• Data supplied
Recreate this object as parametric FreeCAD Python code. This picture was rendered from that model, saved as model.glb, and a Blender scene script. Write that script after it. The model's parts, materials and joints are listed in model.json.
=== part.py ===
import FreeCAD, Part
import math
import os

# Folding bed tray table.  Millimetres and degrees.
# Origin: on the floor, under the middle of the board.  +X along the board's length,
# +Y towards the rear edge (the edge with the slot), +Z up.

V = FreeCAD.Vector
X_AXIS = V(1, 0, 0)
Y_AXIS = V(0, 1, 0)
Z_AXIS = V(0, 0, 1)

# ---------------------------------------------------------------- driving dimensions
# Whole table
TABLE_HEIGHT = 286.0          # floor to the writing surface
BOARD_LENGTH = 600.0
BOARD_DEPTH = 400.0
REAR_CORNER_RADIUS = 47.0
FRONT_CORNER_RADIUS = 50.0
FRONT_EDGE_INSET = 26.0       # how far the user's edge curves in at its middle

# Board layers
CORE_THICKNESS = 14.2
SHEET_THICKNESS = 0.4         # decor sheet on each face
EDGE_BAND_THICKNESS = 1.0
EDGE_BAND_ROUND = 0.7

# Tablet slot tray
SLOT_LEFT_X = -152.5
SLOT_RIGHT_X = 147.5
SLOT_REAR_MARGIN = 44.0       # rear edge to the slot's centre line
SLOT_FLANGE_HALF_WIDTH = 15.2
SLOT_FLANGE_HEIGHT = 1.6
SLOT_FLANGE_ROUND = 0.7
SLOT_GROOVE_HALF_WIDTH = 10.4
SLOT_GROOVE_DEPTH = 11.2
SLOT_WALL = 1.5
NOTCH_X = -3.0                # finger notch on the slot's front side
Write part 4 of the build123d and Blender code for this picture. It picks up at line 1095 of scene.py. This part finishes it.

• Task to complete
Make an exact copy of the data above.

• Response
Recreate this object as parametric FreeCAD Python code. This picture was rendered from that model, saved as model.glb, and a Blender scene script. Write that script after it. The model's parts, materials and joints are listed in model.json.
=== part.py ===
import FreeCAD, Part
import math
import os

# Folding bed tray table.  Millimetres and degrees.
# Origin: on the floor, under the middle of the board.  +X along the board's length,
# +Y towards the rear edge (the edge with the slot), +Z up.

V = FreeCAD.Vector
X_AXIS = V(1, 0, 0)
Y_AXIS = V(0, 1, 0)
Z_AXIS = V(0, 0, 1)

# ---------------------------------------------------------------- driving dimensions
# Whole table
TABLE_HEIGHT = 286.0          # floor to the writing surface
BOARD_LENGTH = 600.0
BOARD_DEPTH = 400.0
REAR_CORNER_RADIUS = 47.0
FRONT_CORNER_RADIUS = 50.0
FRONT_EDGE_INSET = 26.0       # how far the user's edge curves in at its middle

# Board layers
CORE_THICKNESS = 14.2
SHEET_THICKNESS = 0.4         # decor sheet on each face
EDGE_BAND_THICKNESS = 1.0
EDGE_BAND_ROUND = 0.7

# Tablet slot tray
SLOT_LEFT_X = -152.5
SLOT_RIGHT_X = 147.5
SLOT_REAR_MARGIN = 44.0       # rear edge to the slot's centre line
SLOT_FLANGE_HALF_WIDTH = 15.2
SLOT_FLANGE_HEIGHT = 1.6
SLOT_FLANGE_ROUND = 0.7
SLOT_GROOVE_HALF_WIDTH = 10.4
SLOT_GROOVE_DEPTH = 11.2
SLOT_WALL = 1.5
NOTCH_X = -3.0                # finger notch on the slot's front side
Write part 4 of the build123d and Blender code for this picture. It picks up at line 1095 of scene.py. This part finishes it.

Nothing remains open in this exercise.